▸ THE PROBLEM
Look through the data below and work out how many lines contain the string "slides". Give the number alone.

▼

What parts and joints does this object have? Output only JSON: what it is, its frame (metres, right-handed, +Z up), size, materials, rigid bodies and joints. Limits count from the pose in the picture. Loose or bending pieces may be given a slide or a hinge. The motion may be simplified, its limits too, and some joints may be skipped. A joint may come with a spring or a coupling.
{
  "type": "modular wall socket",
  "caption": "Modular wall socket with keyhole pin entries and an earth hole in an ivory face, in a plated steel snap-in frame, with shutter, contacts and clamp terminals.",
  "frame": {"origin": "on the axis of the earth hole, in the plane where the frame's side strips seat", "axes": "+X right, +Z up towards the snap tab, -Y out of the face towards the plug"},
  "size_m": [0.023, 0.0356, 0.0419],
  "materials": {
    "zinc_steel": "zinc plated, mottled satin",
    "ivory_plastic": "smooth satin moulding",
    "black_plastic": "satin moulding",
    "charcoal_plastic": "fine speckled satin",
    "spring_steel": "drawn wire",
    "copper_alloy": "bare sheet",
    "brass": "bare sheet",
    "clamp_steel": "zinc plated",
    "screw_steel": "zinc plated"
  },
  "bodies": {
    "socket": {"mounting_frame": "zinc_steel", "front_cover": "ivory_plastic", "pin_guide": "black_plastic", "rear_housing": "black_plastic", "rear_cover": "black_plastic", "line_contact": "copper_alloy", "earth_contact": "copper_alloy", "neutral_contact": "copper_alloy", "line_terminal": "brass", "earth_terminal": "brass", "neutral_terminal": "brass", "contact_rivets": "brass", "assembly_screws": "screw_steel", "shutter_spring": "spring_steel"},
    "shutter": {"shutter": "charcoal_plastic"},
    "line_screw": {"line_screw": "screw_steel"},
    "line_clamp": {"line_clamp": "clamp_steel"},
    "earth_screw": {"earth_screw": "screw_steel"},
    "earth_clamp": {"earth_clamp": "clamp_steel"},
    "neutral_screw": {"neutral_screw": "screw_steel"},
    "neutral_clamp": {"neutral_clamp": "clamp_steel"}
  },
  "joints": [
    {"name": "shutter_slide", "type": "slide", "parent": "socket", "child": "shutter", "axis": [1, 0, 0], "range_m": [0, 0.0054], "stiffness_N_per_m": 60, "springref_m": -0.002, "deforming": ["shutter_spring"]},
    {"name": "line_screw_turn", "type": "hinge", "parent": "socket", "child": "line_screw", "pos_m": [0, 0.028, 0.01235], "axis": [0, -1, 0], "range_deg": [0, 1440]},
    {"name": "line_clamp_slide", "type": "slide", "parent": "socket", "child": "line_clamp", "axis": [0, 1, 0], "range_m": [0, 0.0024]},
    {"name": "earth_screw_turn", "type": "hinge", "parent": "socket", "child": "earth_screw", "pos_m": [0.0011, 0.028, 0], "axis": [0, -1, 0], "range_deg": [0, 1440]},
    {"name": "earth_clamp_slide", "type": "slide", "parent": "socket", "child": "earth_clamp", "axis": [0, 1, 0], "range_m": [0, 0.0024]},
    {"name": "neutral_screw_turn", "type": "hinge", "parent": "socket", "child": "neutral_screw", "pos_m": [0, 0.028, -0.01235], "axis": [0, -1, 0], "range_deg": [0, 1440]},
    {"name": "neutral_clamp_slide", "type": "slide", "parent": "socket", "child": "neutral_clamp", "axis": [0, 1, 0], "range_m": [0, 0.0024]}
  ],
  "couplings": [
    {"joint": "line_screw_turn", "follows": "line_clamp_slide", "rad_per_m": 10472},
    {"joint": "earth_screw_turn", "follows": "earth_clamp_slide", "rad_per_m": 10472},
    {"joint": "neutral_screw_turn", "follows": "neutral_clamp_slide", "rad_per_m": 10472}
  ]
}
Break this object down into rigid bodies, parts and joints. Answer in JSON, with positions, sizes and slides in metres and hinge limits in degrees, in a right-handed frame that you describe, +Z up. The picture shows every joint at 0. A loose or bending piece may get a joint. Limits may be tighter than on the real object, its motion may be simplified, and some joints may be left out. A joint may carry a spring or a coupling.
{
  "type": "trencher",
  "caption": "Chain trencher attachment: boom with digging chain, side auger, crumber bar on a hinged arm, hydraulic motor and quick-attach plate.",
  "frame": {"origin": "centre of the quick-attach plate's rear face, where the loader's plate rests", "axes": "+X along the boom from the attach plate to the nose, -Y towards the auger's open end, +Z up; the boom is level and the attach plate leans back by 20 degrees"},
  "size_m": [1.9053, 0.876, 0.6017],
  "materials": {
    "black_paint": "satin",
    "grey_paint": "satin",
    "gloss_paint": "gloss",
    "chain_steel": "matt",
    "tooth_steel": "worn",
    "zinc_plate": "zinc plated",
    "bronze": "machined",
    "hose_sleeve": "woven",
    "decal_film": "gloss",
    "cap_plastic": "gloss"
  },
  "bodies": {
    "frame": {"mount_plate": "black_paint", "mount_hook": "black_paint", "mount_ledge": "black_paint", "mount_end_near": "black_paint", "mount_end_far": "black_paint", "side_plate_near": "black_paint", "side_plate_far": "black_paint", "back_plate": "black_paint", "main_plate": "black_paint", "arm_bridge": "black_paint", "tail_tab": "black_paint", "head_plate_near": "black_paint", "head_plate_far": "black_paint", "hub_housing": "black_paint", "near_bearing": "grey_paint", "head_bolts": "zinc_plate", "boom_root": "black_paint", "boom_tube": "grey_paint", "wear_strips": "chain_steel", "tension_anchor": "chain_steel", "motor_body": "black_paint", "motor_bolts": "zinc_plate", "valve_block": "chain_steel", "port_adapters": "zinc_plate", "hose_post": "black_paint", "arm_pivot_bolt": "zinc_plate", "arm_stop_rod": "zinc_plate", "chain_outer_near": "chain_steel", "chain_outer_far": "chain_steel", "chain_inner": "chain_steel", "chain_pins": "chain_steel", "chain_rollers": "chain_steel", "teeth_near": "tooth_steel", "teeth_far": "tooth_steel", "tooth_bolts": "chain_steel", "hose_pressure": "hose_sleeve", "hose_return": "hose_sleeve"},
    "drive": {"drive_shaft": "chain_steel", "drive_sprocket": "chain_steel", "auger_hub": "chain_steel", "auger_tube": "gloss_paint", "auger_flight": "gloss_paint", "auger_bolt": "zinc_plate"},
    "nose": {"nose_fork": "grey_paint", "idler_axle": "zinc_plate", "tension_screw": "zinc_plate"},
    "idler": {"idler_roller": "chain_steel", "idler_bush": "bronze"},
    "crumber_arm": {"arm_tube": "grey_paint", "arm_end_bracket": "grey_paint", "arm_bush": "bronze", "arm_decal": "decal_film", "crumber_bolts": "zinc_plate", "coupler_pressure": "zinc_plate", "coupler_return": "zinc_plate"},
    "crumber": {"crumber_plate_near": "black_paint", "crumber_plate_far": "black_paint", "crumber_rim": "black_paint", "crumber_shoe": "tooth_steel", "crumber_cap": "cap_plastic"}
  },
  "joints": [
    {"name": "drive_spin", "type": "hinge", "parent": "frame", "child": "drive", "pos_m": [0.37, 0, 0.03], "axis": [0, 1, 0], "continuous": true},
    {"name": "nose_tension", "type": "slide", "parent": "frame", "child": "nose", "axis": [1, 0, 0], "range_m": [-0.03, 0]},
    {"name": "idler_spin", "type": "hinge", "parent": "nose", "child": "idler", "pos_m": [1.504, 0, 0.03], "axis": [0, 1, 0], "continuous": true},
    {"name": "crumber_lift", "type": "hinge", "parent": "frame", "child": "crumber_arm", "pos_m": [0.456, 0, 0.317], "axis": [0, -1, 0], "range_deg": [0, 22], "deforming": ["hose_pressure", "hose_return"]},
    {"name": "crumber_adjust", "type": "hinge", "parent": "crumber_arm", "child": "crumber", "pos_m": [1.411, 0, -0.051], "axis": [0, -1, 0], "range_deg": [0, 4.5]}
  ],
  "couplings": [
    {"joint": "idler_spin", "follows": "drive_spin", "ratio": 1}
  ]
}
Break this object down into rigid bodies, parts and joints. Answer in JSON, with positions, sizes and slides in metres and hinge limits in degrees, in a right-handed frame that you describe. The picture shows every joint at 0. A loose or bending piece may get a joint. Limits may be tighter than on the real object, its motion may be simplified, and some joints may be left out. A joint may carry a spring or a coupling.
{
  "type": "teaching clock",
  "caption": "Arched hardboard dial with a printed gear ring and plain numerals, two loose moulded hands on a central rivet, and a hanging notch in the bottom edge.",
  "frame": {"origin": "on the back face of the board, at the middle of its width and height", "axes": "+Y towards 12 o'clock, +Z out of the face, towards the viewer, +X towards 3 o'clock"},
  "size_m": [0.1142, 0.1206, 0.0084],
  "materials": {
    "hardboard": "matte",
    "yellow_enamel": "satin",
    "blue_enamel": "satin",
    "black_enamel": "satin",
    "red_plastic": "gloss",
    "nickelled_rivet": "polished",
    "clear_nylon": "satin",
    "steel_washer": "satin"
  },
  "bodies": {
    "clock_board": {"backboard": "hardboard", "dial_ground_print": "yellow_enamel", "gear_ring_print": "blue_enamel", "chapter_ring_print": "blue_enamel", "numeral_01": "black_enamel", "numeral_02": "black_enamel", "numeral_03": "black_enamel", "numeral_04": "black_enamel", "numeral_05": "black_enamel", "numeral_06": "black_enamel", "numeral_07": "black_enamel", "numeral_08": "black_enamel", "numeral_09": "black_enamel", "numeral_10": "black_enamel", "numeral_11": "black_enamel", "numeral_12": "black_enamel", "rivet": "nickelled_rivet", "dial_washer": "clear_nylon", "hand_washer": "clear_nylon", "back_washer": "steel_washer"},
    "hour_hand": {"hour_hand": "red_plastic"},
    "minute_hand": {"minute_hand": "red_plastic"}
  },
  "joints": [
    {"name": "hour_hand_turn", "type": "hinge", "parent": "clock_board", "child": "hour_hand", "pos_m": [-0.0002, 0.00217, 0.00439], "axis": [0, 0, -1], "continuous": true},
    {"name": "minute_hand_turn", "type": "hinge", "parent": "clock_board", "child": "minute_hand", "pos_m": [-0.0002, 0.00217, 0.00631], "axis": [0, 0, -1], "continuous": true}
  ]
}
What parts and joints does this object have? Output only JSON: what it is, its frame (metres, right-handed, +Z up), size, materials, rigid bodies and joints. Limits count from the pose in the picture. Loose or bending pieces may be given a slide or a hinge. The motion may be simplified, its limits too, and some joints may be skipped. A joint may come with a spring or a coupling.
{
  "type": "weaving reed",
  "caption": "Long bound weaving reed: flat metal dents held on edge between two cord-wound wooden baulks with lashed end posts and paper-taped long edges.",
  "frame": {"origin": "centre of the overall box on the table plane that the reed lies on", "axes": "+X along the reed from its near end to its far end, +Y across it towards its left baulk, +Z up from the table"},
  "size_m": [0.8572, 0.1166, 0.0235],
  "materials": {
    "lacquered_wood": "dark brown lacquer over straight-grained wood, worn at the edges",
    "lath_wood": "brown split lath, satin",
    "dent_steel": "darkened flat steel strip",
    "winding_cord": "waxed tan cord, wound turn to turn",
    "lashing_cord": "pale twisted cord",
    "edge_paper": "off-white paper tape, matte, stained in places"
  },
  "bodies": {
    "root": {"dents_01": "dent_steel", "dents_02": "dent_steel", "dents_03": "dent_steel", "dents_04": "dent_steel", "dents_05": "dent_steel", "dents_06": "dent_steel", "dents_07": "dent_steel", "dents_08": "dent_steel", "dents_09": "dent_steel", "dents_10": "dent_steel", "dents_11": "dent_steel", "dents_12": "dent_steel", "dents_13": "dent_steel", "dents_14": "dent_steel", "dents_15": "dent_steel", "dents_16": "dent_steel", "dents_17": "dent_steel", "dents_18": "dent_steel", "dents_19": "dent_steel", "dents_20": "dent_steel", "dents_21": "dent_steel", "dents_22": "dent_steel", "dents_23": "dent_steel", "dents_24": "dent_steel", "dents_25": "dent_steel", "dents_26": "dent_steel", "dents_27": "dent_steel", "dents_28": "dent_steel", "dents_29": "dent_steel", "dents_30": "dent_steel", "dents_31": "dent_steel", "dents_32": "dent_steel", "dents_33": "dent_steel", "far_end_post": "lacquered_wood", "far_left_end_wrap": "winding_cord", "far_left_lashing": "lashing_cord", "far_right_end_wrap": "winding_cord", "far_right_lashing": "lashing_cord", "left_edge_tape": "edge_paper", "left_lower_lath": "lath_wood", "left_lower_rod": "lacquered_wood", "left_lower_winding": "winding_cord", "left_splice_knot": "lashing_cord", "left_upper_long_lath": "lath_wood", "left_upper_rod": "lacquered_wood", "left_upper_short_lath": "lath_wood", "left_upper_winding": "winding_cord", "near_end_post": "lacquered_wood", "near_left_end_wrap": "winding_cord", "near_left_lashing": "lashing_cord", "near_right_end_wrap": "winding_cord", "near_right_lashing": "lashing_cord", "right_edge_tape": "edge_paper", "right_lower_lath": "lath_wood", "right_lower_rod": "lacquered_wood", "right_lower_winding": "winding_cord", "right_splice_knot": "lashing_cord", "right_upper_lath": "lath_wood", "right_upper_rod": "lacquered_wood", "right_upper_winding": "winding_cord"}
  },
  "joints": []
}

▲

▸ WRITTEN ANSWER
2